Advanced electrode structuring and catalyst layer arrangement for high-performance brine electrolyzers producing HCl and NaOH

Abstract

This study explored methods to optimize the composition and structure of the electrodes for three-compartment brine electrolyzers that can simultaneously produce sodium hydroxide (NaOH) and hydrochloric acid (HCl) from concentrated brine. High-performance electrodes were developed using a substrate made of a flexible carbon cloth instead of hard metal meshes. It is found that incorporating an optimized dense carbon layer into the carbon cloth-based cathode boosts electrolyzer performance by 110 %. It also outperforms Ni-mesh based electrodes. The most crucial finding is that the electrolyzer’s performance is significantly affected by the location of the catalyst layer at the cathode.

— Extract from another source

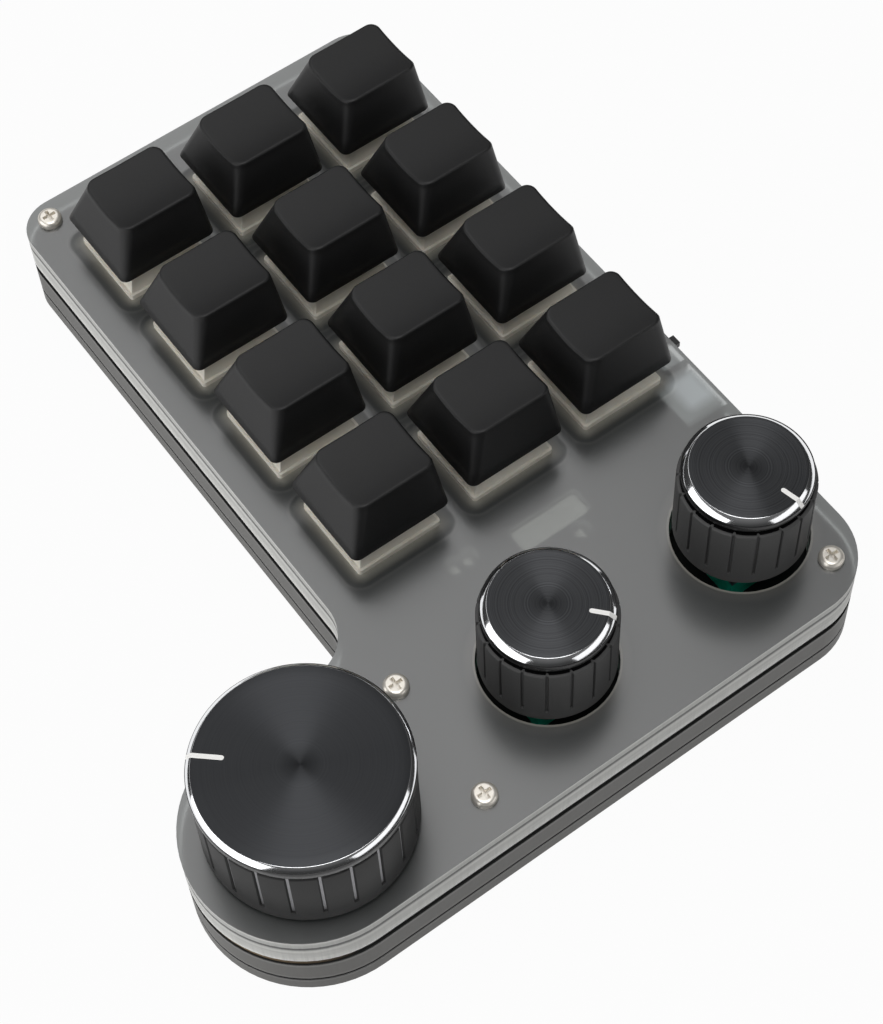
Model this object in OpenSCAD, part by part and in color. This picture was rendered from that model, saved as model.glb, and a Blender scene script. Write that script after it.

Additional gains of 12 % in both the reaction rate and caustic efficiency are achieved by strategically placing the catalyst layer on the flow field side, away from the membrane. Ion permeability experiments further elucidate the relationship between catalyst layer location and electrolyzer performance. The permeation rate of H+ is much faster than that of OH？, and therefore, by positioning the catalyst layer on the flow field side, the recombination rate of the two ions is retarded, leading to a significant increase in electrolyzer performance. This study successfully modifies flexible carbon cloth-based electrodes and optimizes the catalyst layer location at the cathode to develop practical, advanced brine electrolyzers.